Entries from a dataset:
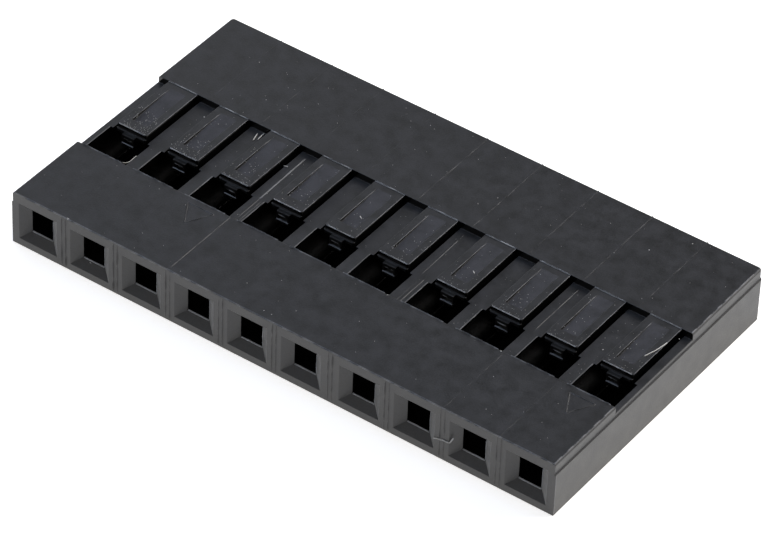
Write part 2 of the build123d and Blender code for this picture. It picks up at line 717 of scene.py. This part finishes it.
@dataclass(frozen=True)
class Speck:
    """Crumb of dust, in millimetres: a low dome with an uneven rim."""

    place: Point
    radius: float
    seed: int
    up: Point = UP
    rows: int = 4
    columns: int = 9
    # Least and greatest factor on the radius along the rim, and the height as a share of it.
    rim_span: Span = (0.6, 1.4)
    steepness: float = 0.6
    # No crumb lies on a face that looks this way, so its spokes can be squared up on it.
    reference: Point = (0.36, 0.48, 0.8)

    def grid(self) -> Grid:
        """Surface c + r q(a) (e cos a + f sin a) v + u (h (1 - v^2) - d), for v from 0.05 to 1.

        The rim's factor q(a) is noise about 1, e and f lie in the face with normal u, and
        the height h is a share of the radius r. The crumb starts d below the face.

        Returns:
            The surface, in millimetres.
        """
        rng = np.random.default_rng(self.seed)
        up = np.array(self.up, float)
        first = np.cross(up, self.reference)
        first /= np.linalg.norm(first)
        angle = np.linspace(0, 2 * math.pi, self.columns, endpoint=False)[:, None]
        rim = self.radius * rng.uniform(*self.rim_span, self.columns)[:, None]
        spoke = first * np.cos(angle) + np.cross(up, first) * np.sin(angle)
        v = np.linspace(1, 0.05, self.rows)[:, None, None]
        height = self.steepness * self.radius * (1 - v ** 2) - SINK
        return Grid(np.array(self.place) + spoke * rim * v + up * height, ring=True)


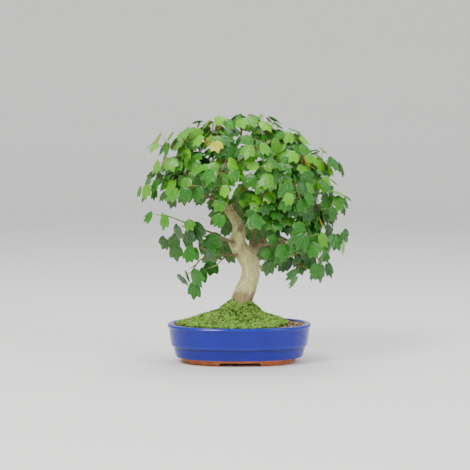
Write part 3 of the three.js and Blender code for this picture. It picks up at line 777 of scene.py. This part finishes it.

* * *

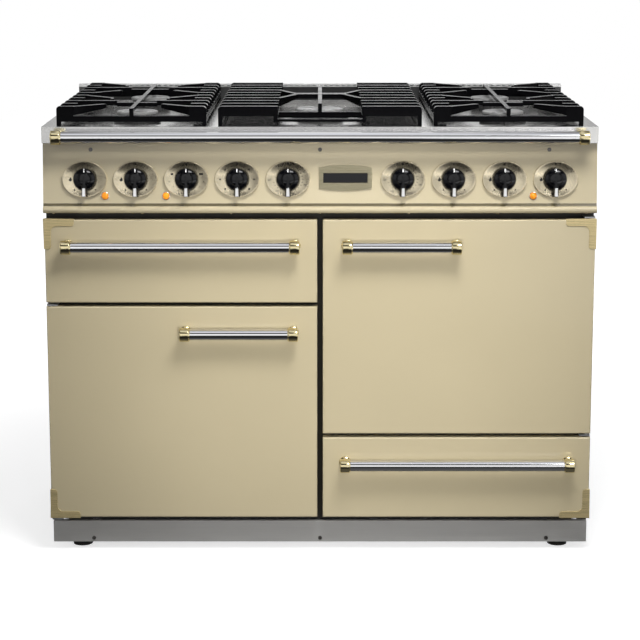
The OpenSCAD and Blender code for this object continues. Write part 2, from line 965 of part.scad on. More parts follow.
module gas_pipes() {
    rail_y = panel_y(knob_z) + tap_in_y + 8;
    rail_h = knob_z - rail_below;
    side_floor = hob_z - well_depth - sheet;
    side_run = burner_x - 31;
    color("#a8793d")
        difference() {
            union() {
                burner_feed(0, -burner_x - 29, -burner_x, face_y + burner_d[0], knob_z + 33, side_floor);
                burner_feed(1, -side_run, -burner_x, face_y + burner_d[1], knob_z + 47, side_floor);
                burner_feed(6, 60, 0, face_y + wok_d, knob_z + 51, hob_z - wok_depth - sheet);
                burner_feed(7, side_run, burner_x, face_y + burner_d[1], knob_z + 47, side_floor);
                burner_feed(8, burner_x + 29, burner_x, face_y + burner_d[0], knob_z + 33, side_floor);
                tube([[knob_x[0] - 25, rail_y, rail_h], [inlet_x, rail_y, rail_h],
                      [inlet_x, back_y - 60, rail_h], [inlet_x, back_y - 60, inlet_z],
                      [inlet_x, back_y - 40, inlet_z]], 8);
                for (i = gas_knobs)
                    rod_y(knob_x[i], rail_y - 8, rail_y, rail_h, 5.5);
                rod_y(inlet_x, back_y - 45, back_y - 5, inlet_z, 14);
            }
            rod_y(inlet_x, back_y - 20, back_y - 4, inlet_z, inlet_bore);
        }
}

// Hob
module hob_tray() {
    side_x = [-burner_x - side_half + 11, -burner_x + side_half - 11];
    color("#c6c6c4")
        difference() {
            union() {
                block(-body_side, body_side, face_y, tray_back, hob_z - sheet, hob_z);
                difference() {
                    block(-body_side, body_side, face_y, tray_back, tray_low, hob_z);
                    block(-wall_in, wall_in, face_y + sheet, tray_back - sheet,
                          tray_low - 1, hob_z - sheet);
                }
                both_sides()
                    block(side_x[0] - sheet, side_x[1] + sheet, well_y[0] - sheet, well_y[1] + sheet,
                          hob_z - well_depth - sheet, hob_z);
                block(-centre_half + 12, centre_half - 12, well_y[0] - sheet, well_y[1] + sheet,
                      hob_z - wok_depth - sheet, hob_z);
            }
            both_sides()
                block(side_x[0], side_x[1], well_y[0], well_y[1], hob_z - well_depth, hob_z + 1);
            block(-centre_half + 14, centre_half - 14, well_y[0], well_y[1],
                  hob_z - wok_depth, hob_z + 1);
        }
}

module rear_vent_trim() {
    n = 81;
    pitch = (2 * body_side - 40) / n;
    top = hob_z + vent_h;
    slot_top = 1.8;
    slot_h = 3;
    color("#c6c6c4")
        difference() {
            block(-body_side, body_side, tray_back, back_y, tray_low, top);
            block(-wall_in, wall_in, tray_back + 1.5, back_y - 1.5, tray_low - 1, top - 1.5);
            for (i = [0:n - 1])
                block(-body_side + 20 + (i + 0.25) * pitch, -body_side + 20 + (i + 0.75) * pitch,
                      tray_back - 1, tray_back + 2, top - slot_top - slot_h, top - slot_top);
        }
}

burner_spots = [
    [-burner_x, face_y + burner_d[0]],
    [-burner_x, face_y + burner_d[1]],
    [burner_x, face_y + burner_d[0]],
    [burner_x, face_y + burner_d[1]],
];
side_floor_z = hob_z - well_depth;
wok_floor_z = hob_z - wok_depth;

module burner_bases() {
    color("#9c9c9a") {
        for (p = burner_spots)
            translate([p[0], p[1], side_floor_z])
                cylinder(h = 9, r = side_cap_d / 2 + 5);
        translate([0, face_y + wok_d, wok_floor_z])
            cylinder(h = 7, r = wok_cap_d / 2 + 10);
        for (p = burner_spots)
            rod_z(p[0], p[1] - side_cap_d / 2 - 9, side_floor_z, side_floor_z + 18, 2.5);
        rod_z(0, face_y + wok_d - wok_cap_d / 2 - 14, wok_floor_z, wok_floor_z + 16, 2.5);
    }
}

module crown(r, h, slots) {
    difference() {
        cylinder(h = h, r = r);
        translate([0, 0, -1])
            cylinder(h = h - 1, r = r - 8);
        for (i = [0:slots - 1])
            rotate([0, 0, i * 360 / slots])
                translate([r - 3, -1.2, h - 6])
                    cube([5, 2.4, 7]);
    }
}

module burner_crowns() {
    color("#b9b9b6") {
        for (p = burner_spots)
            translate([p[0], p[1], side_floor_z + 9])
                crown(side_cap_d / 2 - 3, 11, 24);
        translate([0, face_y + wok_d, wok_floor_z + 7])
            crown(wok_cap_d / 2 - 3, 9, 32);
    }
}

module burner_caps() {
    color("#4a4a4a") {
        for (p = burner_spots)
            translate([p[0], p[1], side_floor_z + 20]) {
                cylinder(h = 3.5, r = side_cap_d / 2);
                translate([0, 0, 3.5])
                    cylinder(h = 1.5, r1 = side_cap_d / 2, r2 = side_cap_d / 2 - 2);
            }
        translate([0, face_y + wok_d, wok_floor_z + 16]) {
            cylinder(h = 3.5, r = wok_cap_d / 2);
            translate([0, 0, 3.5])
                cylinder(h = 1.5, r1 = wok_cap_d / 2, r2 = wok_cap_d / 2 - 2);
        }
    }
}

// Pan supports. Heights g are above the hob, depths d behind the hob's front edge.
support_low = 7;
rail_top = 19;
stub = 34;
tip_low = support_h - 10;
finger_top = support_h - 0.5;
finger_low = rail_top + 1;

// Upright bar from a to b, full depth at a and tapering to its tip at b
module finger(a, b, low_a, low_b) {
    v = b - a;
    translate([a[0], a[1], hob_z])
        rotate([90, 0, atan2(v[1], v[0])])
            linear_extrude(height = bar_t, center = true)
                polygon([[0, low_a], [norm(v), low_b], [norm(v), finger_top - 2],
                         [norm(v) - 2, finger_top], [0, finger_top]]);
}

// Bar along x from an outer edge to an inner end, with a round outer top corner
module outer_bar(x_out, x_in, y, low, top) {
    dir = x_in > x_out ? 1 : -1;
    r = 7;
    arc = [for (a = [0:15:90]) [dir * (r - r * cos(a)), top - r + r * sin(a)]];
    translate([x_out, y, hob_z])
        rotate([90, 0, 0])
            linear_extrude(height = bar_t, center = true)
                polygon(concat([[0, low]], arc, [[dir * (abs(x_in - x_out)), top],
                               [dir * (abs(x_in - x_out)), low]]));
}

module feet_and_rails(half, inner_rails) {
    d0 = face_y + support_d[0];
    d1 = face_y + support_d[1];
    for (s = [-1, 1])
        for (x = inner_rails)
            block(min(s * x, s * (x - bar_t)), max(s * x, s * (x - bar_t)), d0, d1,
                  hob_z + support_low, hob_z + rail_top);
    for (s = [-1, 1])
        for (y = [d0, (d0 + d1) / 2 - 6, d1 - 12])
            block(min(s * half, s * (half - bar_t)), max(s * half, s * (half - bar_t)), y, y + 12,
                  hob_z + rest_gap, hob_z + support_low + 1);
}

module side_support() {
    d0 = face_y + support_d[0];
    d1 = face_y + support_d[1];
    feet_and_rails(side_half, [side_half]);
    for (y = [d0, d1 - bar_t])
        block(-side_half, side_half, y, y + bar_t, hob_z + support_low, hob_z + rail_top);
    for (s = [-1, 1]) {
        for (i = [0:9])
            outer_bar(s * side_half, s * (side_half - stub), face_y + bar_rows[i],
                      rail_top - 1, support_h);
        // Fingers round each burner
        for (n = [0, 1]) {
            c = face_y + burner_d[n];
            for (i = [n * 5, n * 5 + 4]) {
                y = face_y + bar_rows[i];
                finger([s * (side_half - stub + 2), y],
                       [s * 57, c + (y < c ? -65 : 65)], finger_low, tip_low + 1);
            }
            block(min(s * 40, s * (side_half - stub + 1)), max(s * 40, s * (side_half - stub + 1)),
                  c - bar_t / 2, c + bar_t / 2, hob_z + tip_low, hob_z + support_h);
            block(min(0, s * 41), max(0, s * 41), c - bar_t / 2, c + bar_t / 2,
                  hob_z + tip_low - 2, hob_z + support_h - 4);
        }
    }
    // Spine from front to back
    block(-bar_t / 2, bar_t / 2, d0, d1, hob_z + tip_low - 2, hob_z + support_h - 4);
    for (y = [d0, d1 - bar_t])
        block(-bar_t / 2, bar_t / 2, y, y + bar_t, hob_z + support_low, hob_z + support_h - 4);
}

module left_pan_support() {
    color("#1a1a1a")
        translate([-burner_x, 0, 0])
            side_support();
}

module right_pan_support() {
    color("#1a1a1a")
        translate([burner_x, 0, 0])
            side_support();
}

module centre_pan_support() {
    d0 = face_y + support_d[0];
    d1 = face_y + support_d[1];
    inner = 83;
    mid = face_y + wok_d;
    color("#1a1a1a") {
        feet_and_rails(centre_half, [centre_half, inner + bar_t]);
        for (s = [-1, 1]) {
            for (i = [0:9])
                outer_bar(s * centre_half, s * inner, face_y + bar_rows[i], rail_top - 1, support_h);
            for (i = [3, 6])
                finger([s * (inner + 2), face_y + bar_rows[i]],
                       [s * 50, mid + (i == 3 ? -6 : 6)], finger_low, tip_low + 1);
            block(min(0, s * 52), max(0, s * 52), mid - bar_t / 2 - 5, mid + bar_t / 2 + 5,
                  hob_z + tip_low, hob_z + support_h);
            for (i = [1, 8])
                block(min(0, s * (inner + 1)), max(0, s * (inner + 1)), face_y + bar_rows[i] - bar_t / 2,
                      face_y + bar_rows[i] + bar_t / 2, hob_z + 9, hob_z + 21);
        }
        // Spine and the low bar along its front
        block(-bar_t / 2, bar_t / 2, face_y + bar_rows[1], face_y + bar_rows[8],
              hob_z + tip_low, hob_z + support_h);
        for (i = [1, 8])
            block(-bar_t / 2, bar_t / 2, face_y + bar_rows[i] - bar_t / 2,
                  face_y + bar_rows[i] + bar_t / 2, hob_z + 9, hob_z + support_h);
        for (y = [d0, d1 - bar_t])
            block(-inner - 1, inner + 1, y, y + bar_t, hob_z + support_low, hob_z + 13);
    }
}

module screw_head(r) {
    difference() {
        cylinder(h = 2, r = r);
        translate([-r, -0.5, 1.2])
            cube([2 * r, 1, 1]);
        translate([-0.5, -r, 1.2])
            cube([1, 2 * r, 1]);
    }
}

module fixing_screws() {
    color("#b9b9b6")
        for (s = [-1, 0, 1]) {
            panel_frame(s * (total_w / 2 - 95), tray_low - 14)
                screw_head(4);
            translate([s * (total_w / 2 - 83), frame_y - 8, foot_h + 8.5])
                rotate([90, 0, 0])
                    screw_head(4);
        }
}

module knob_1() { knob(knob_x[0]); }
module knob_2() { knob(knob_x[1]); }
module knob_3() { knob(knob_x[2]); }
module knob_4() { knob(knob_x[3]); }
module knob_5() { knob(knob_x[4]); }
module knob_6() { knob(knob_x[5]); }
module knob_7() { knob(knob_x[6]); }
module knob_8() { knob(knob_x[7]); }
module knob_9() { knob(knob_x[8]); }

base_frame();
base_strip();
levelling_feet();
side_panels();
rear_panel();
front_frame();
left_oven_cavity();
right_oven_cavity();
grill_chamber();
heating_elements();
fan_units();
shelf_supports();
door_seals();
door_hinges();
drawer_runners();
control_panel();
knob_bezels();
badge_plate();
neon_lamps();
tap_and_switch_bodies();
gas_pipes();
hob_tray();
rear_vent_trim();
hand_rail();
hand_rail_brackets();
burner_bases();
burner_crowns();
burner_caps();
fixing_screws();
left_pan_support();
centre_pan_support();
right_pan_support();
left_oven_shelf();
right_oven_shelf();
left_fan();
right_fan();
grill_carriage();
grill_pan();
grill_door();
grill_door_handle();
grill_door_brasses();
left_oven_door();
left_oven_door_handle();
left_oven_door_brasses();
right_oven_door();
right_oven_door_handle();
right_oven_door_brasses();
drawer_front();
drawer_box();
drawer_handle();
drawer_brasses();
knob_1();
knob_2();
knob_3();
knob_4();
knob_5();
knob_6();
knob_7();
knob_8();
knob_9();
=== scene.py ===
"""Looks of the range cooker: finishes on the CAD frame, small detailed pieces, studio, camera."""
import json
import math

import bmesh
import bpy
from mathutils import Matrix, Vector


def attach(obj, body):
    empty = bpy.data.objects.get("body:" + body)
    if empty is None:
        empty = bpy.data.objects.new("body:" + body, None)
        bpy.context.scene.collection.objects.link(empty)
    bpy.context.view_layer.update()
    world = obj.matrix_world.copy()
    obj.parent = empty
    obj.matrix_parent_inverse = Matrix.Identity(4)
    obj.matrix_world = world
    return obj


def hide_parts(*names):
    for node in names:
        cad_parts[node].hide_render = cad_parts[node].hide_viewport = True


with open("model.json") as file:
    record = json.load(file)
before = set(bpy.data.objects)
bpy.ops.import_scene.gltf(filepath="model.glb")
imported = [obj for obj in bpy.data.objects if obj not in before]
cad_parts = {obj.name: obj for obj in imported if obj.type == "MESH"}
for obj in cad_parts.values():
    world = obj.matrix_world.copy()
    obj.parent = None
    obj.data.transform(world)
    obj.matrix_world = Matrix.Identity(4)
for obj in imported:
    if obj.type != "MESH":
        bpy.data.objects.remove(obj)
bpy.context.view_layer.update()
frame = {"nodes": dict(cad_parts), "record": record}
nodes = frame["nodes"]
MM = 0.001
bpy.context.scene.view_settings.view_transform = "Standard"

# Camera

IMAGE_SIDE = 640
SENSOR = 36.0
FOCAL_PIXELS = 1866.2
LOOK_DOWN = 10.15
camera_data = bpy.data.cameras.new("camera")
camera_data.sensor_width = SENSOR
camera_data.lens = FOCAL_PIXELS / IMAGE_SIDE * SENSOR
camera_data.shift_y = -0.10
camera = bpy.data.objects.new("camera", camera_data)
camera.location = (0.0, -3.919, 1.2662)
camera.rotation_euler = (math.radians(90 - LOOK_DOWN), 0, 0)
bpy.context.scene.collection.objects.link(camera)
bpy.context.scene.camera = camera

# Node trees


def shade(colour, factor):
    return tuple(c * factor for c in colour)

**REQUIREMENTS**
From the entries above, give again exactly the lines running from the line with "Write part 2 of" to the line with "of dust, in"; include both of those lines.

**REPLY**
Write part 2 of the build123d and Blender code for this picture. It picks up at line 717 of scene.py. This part finishes it.
@dataclass(frozen=True)
class Speck:
    """Crumb of dust, in millimetres: a low dome with an uneven rim."""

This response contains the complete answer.